The old "Edubloggerworld" network is being transitioned to Teacher 2.0. Steve Hargadon introduces the new site (your old login will still work; I tested). "Through this community, with online events, interviews, and workshops, our goal is to have educators help each other become re-energized about finding and following their passions--as a part of their careers and in their contributions to the world."
This is interesting: "The Association of Educational Publishers and Creative Commons announced Tuesday an initiative that would create a standard coding language for all searchable educational content on the Web." Funding has been provided by the Bill & Melinda Gates and William and Flora Hewlett foundations, both of which also fund Education Week, and involves support for the common core standards in the U.S. The official announcement was posted yesterday."Adoption of the education metadata schema by the search engines and by content providers will be voluntary, but because of the implicit support of the major search vendors and the participation of both commercial and non-commercial providers, widespread acceptance of the framework is anticipated." The project is related to the schema.org initiative, an effort by major search providers to standardize search metadata.

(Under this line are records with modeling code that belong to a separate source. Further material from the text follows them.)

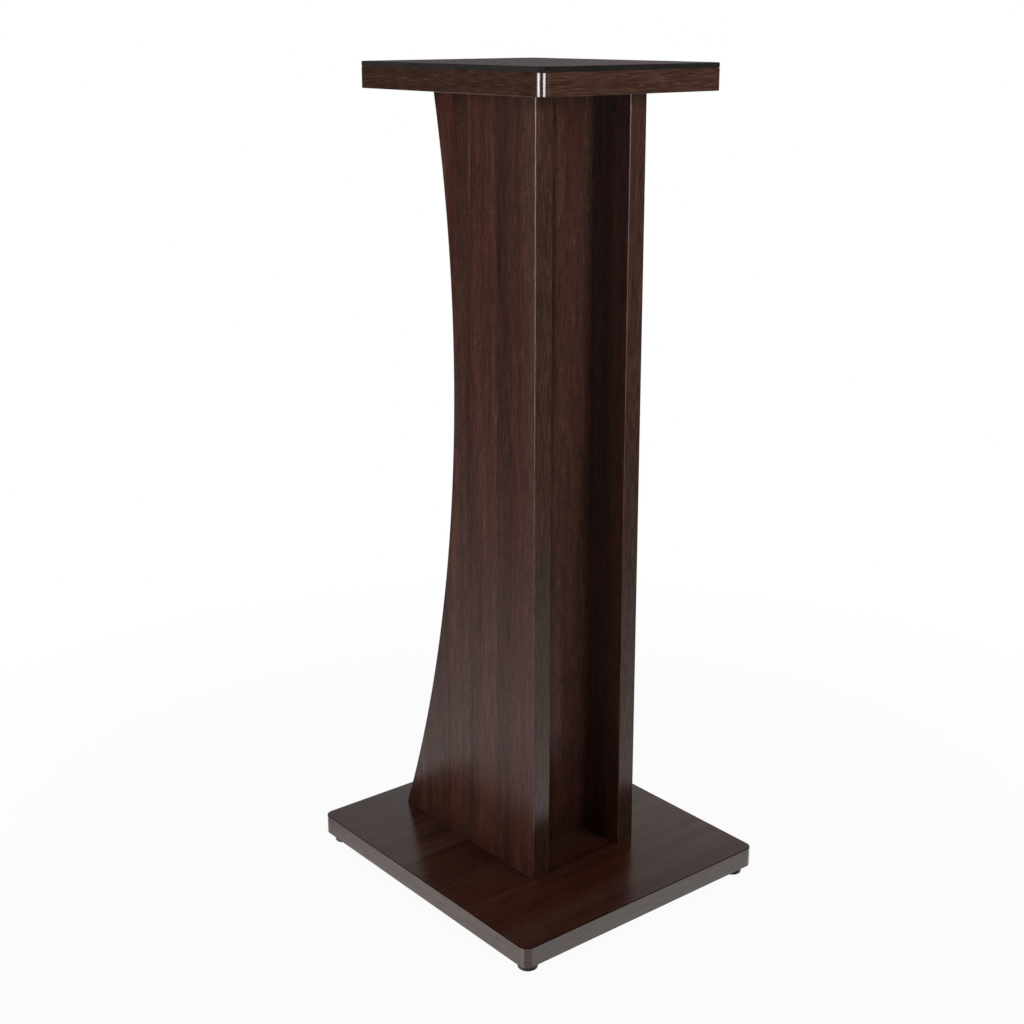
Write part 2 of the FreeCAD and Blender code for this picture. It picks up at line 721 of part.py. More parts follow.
def make_foot(name, x, y):
    """The disc of one foot, round below, with the socket for the stud's spigot above."""
    disc = turned(name + "_foot", (
        ("0", "0"), ("foot_dia / 2 - foot_softening", "0"), ("foot_dia / 2", "foot_softening"),
        ("foot_dia / 2", "disc_thick"), ("spigot_dia / 2 + spigot_play", "disc_thick"),
        ("spigot_dia / 2 + spigot_play", "disc_thick - spigot_deep - spigot_play"),
        ("0", "disc_thick - spigot_deep - spigot_play")))
    return place(disc, x=x, y=y)


def make_stud(name, x, y):
    """The stud of one foot: a spigot in the disc, a hexagon collar and a shank into the base."""
    collar = hexagon(name + "_collar", "collar_across / sqrt(3)", "collar_thick")
    rod = turned(name + "_rod", (
        ("0", "-spigot_deep"), ("spigot_dia / 2", "-spigot_deep"),
        ("spigot_dia / 2", "collar_thick / 2"), ("stud_dia / 2", "collar_thick / 2"),
        ("stud_dia / 2", "collar_thick + stud_reach"), ("0", "collar_thick + stud_reach")))
    stud = doc.addObject("Part::MultiFuse", name + "_stud")
    stud.Label = name + "_stud"
    stud.Shapes = [collar, rod]
    return place(stud, x=x, y=y, z="disc_thick")


def make_feet():
    nodes = []
    for end, y in (("front", "-foot_y"), ("rear", "foot_y")):
        for side, x in (("left", "-foot_x"), ("right", "foot_x")):
            name = end + "_" + side
            nodes.append(make_foot(name, x, y))
            nodes.append(make_stud(name, x, y))
    return nodes


# ---- the whole stand ----


def make_all():
    nodes = [make_base_board(), plate_band("base"), make_top_board(), plate_band("top")]
    nodes += [make_top_pad(), make_web_panel()]
    for name, side, inward in (("left", "-", 1), ("right", "", -1)):
        nodes.append(make_side_panel(name, inward))
        nodes.append(make_front_band(name, side))
        nodes.append(make_rear_band(name, side))
    nodes += make_fasteners()
    nodes += make_feet()
    doc.recompute()
    return nodes


def check(nodes):
    """Stop if any object failed or any node has no sound solid."""
    for item in doc.Objects:
        if "Invalid" in item.State or "Error" in item.State:
            raise RuntimeError("%s failed: %s" % (item.Label, item.State))
    for node in nodes:
        shape = node.Shape
        if shape.isNull() or not shape.isValid() or not shape.Solids:
            raise RuntimeError(node.Label + " has no sound solid")


def write(nodes):
    os.makedirs("parts", exist_ok=True)
    for node in nodes:
        node.Shape.exportStep("parts/%s.step" % node.Label)
        box = node.Shape.BoundBox
        print("%-24s %2d solids  %10.1f mm3  x %.1f..%.1f  y %.1f..%.1f  z %.1f..%.1f" % (
            node.Label, len(node.Shape.Solids), node.Shape.Volume,
            box.XMin, box.XMax, box.YMin, box.YMax, box.ZMin, box.ZMax))


fill_sheet()
stand = make_all()
check(stand)
write(stand)
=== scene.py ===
"""Speaker stand in walnut-print laminated board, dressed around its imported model.

A base plate on four levelling feet carries an H-shaped column of two side panels and a
set-back web, and a smaller top plate with a thin pad. Every length is in metres.
"""

import math

import bmesh
import bpy
from mathutils import Matrix, Vector


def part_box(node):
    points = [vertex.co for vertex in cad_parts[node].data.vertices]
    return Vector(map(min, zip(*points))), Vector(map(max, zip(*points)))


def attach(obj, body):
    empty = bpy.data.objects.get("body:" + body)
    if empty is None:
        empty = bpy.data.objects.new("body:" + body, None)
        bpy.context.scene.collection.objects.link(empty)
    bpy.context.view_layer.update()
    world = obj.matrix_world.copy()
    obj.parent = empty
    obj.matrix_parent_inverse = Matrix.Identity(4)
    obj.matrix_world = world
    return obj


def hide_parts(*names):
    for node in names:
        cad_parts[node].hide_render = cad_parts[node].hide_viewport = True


bl_info = {
    "name": "Walnut speaker stand",
    "version": (1, 0, 0),
    "blender": (4, 5, 0),
    "location": "3D View > Sidebar > Speaker stand",
    "description": "Dresses the packed speaker stand with its bands, pad, feet and finishes",
    "category": "Object",
}

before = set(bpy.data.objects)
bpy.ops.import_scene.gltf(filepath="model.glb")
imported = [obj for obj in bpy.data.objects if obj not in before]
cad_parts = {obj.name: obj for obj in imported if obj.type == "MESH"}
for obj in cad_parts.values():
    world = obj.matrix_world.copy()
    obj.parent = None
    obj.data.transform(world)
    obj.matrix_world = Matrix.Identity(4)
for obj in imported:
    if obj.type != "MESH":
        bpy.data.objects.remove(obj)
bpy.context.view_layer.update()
MM = 0.001

SIDES = ("left", "right")
CORNERS = ("front_left", "front_right", "rear_left", "rear_right")
COLUMN_BOARDS = ("left_side_panel", "right_side_panel", "web_panel")
PLATE_BOARDS = ("base_board", "top_board")

# points this close are one point, and an edge whose ends are this close in height is level
SAME = 1e-6
# an edge that turns by more than this stays sharp
SHARP = math.radians(35)
# segments in a rounded corner, a rounded arris and the pad's softened edge
CORNER_STEPS, ARRIS_STEPS, SOFT_STEPS = 10, 3, 4
# segments in the rear arc and round a foot, a thread and a spigot
ARC_STEPS, FOOT_STEPS, THREAD_STEPS, SPIGOT_STEPS = 72, 48, 28, 32
FILM_IOR, FOAM_IOR = 1.5, 1.45
# the axes that a pattern runs along
ACROSS, UPRIGHT, ROUND_PLATES, UP_AND_BACK = (1, 0, 0), (0, 0, 1), (1, 1, 0), (0, 1, 1)
NO_RUN = (0, 0, 0)


# ------------------------------------------------------------------ sizes and colours


def length(name, description, default, low=0.0, high=0.1):
    """One length of the stand that a user may change, in metres."""
    return bpy.props.FloatProperty(
        name=name,
        description=description,
        default=default,
        min=low,
        max=high,
        unit="LENGTH",
        precision=5,
    )


def shade(name, description, default):
    """One colour of the stand that a user may change, as sRGB hex."""
    return bpy.props.StringProperty(name=name, description=description, default=default)


class StandSizes(bpy.types.PropertyGroup):
    """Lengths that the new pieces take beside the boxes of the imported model."""

    plate_corner: length("Plate corner", "Radius of the plates' corners", 0.010)
    band_thick: length("Band thickness", "Thickness of every edge band", 0.001)
    band_arris: length("Band arris", "Rounding of the column bands' edges", 0.0009)
    plate_arris: length("Plate arris", "Rounding of the plate bands' edges", 0.00054)
    rear_radius: length("Rear radius", "Radius of the concave rear edge", 1.512, 0.5, 5)
    waist_y: length("Waist place", "Y of the rear edge at the waist", 0.0495, -1, 1)
    waist_z: length("Waist height", "Z of the waist above the floor", 0.5835, 0, 2)
    pad_softening: length("Pad softening", "Rounding of the pad's edges", 0.0012)
    disc_softening: length("Foot softening", "Rounding of a foot's edge", 0.0012)
    disc_hollow: length("Foot hollow", "Hollow beneath a foot", 0.0006)
    socket_radius: length("Socket radius", "Radius of a foot's socket", 0.00405)
    spigot_radius: length("Spigot radius", "Radius of a stud's spigot", 0.004)
    collar_height: length("Collar height", "Height of a stud's hexagon", 0.003)
    collar_across: length("Collar width", "Hexagon's width across flats", 0.013)
    stud_radius: length("Stud radius", "Outer radius of the M6 thread", 0.003)
    thread_pitch: length("Thread pitch", "Pitch of the M6 studs", 0.001)
    thread_deep: length("Thread depth", "Depth of the M6 thread", 0.0006)


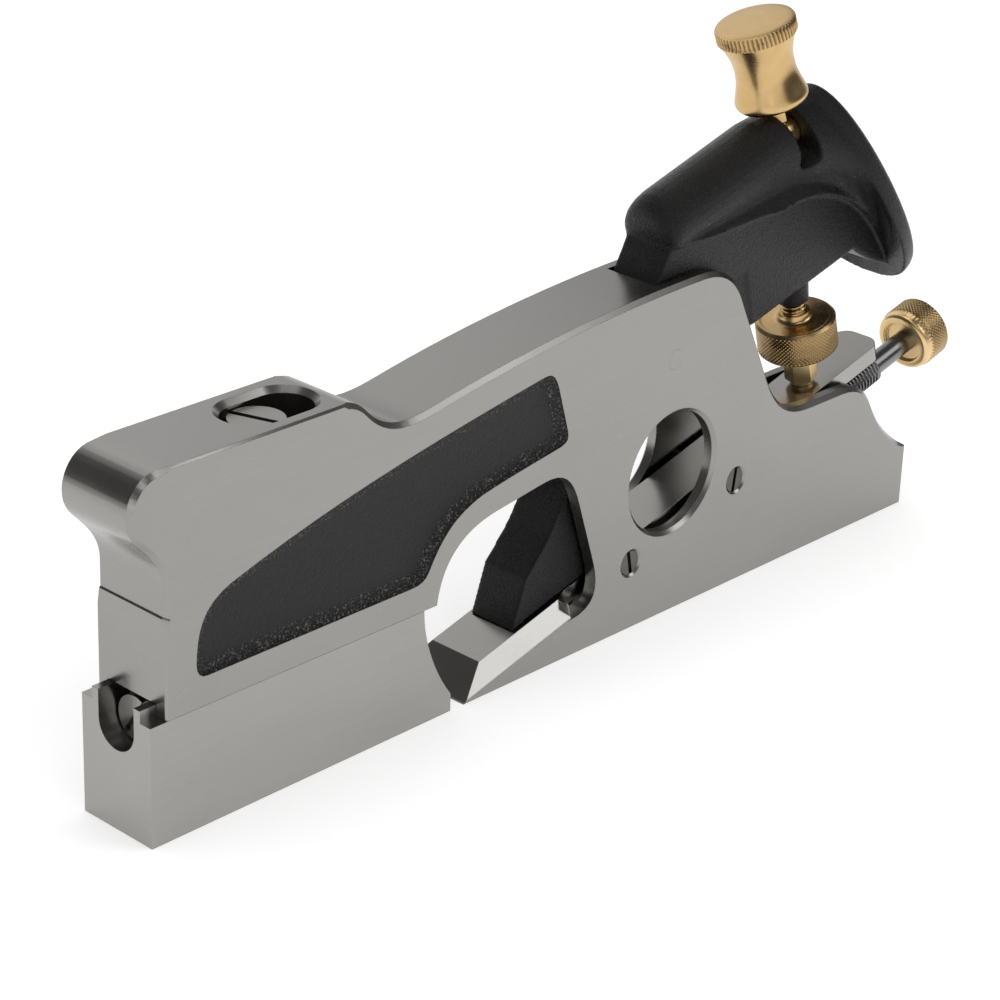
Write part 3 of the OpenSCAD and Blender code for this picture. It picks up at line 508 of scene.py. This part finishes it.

Among the stuff I'm playing on Ed Radio today includes this interview with George Couros talking about connecting with students and what he learned from the restaurant business (which speaks to me, because I spent a lot of time working in restaurants), and whether he has ever let someone break the rules. The interviewers are children, unnamed unfortunately, and they do a great job pressing Couros, especially in the latter part of the interview. Also from Lunch Time Leaders I played this interview with Story Musgrave, a former NASA astronaut. Also, Lyn Carson describes Deliberative Democracy on Australian radio. Plus, Mickey McManus on Design as Literacy (see also his post on Huffington Post). Over lunch I played the Teachers Teaching Tecahers podcast on the Framework for Success in Post-secondary Writing.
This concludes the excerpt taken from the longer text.